The terms “vanity press” and “vanity publishing” used to mean that people who wrote books too poorly written to interest a “real” publisher would pay to have their own books printed and bound. The implication, of course, was that “real” publishers published “good” books and authors of “vanity” books were by definition failures who couldn’t write.
I dare you to call Herman Melville a failure. He paid to have Moby Dick published after New York publishers turned up their noses at his crude tale in favor of the fashionable novels written in England. Or call me a failure, and I’ll brush up on my karate. (You don’t know how funny that would be.) God’s Thunderbolt: The Vigilantes of Montana was recently called a “literary Western” by one reviewer.

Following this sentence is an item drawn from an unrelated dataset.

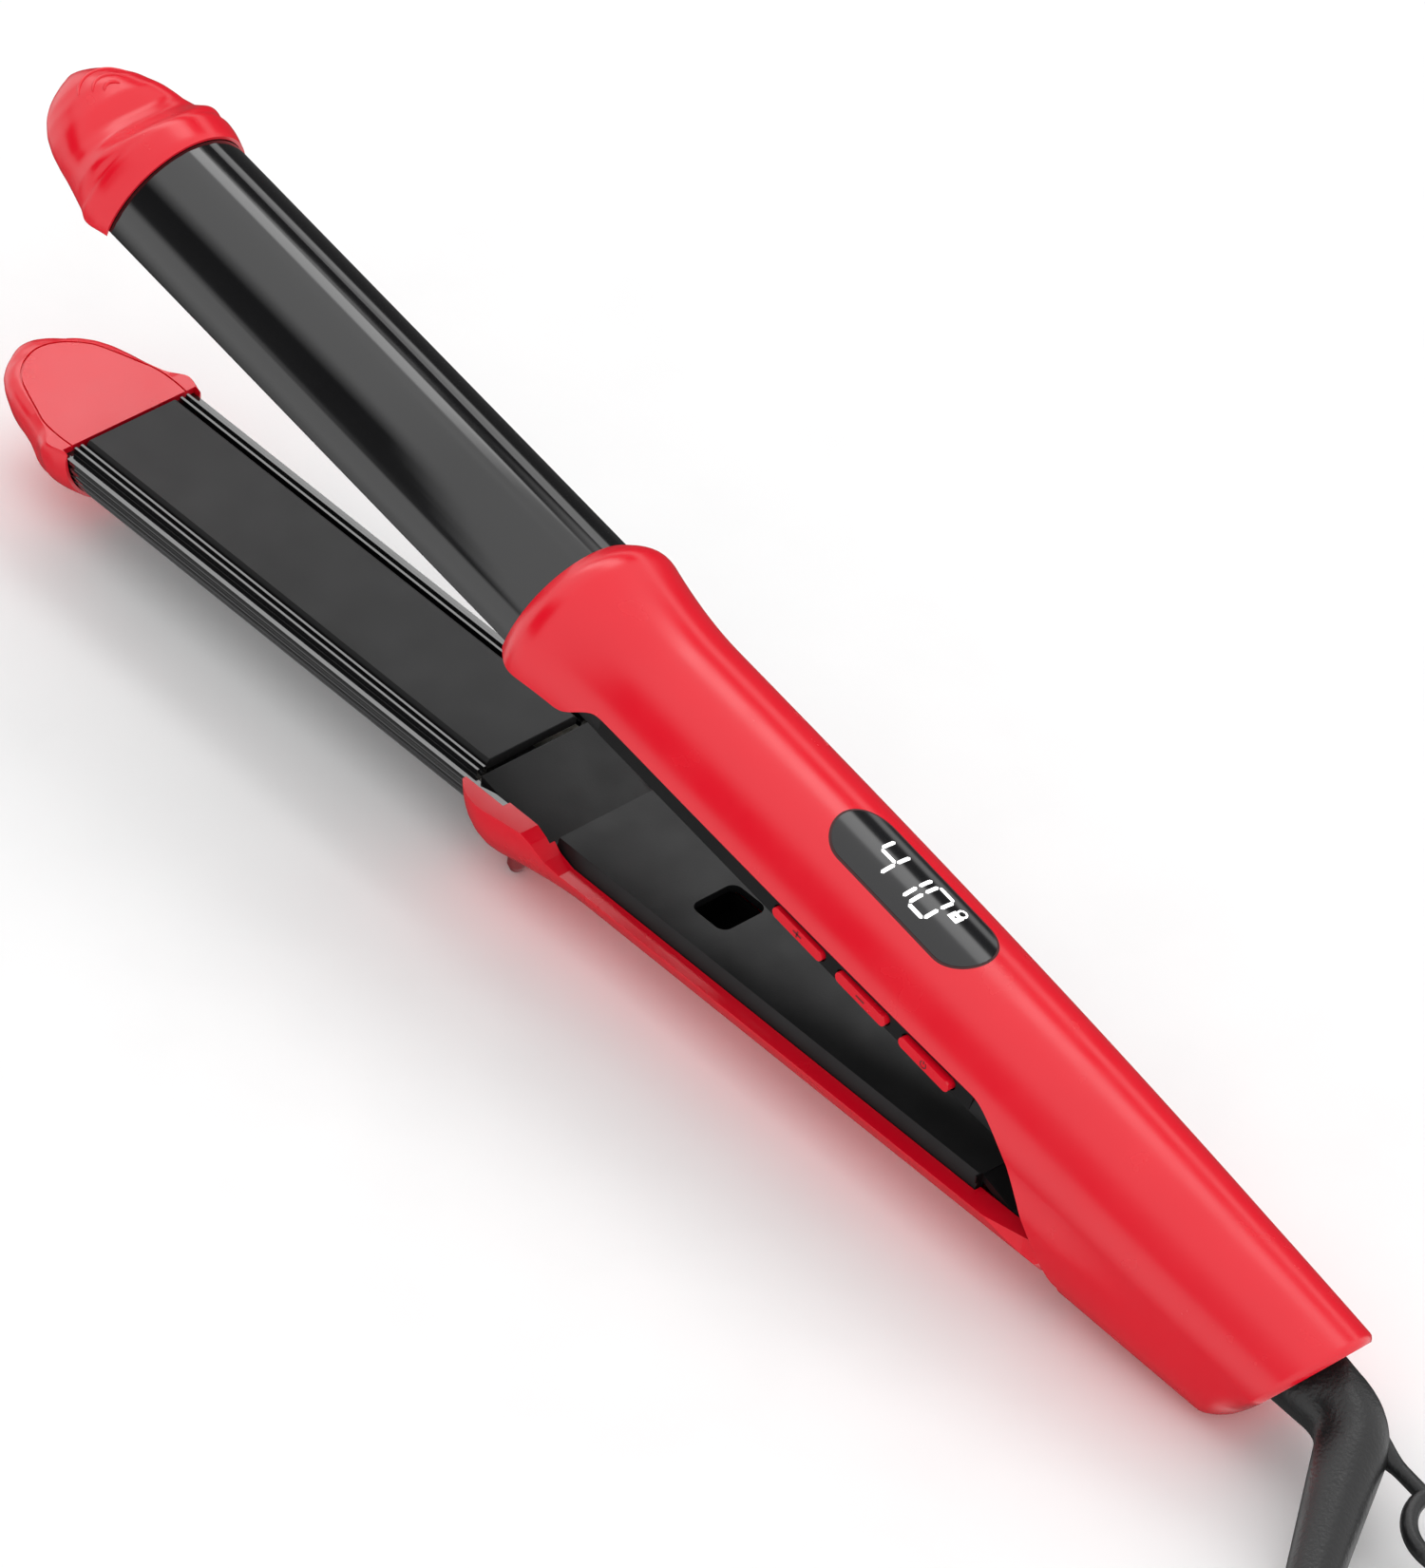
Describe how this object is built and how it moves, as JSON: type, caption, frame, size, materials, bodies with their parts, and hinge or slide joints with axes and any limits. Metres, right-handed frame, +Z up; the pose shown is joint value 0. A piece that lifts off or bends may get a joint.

Wanting a second opinion, I asked Gus the Wonder Horse what he thought of that. He chewed on the question along with a mouthful of grass. After wiping his lips on a white fetlock and leaving green streaks, he decided that vanity was as much a force as it ever was. (He should know, being a big handsome equine dude himself.) “But,” he nickered, “there are plenty of poorly written books between covers these days, no matter who published them.” Then he bit off more grass and considered self-publishing (and the grass) some more. “Poor writing doesn’t come only from vanity publications.”
“We call it self-publishing these days,” I told him. “That has a lot fewer connotations of poor quality. Maybe.”
“On the other hoof,” he said, raising the left hind to demonstrate, “maybe proportionately there aren’t so many poorly written books in self-publishing. At least not a greater proportion than there are in ‘real’ publishing.”
He has a good point, even for a horse. R R Bowker projects that in the US alone traditional publishers put out 275,232 books in 2008, and POD books totaled 285,394. That’s a total of 560,626 books altogether!
Bowker did not report how many POD books were fiction, but traditional publishers together published 47,541 fiction titles in 2008. That’s a drop of 11% from 2007 (See the complete article on RR Bowker online). The article doesn’t say, either, how many traditional publishers were using POD technology, but there is some migration from the traditional publishing model to POD.
With all those titles rolling off the presses, no matter which printing technologies were used, we can’t say that self-published books are automatically worse than traditionally published books. There are simply too many books to make that generalization logical. People might gesture toward awards, most of which are won by traditionally published books. However, many awards are closed to self-published books. It is not logical, Gus tells me, to assume that no book worth a Pulitzer or a Nobel was self-published because those awards are not open to self-published books.
The National Book Awards are open to self-published books, provided the publisher also publishes books by other people, and the publisher may be asked to provide a catalog to prove it. But books published through “self-publishing services are not eligible.”
If a self-published book cannot compete on the same basis as a traditionally published book, how can anyone say that self-published books are by definition not good? One cannot say that these premier awards could never be awarded to authors of self-published books on the basis of inferior quality, when in fact the entire category is excluded.
Some book awards, such as the Spur (awarded by the Western Writers of America) and the Edgar (awarded by the Mystery Writers of America) are open to both self-published and traditionally published work. The Nebula (awarded by the Sci Fi Writers of America) is open only to books not nominated by authors, publishers, or anyone else with a monetary interest in the work. Both the Spur and the Edgar are awarded to nonmembers as well as members of the organizations. In my view, both of these organizations have leveled the playing field.
“Of course,” said Gus (acting as devil’s advocate), “you think so because you won the Spur for Best First Novel.” Perhaps. At least I admit the possibility.
However, as things presently stand, the attitude that self-published books aren’t as good as traditionally published books can’t be tested. Lonesome Dove, by Larry McMurtry, won a Spur and then went on to win the Pulitzer. God’s Thunderbolt: The Vigilantes of Montana, which won the Spur Gus mentioned, is not eligible for a Pulitzer because it’s self-published.
And I’d suggest that until major book awards are open to any book, self-published or traditionally published, and both types of books are entered, we can’t adequately test the prejudice in favor of traditionally published books. Until then, we can assume that authors do not necessarily choose to self-publish their books because of vanity.
We do so for the same reasons that Herman Melville did. Because publishers with a hammerlock on publishing ignore us.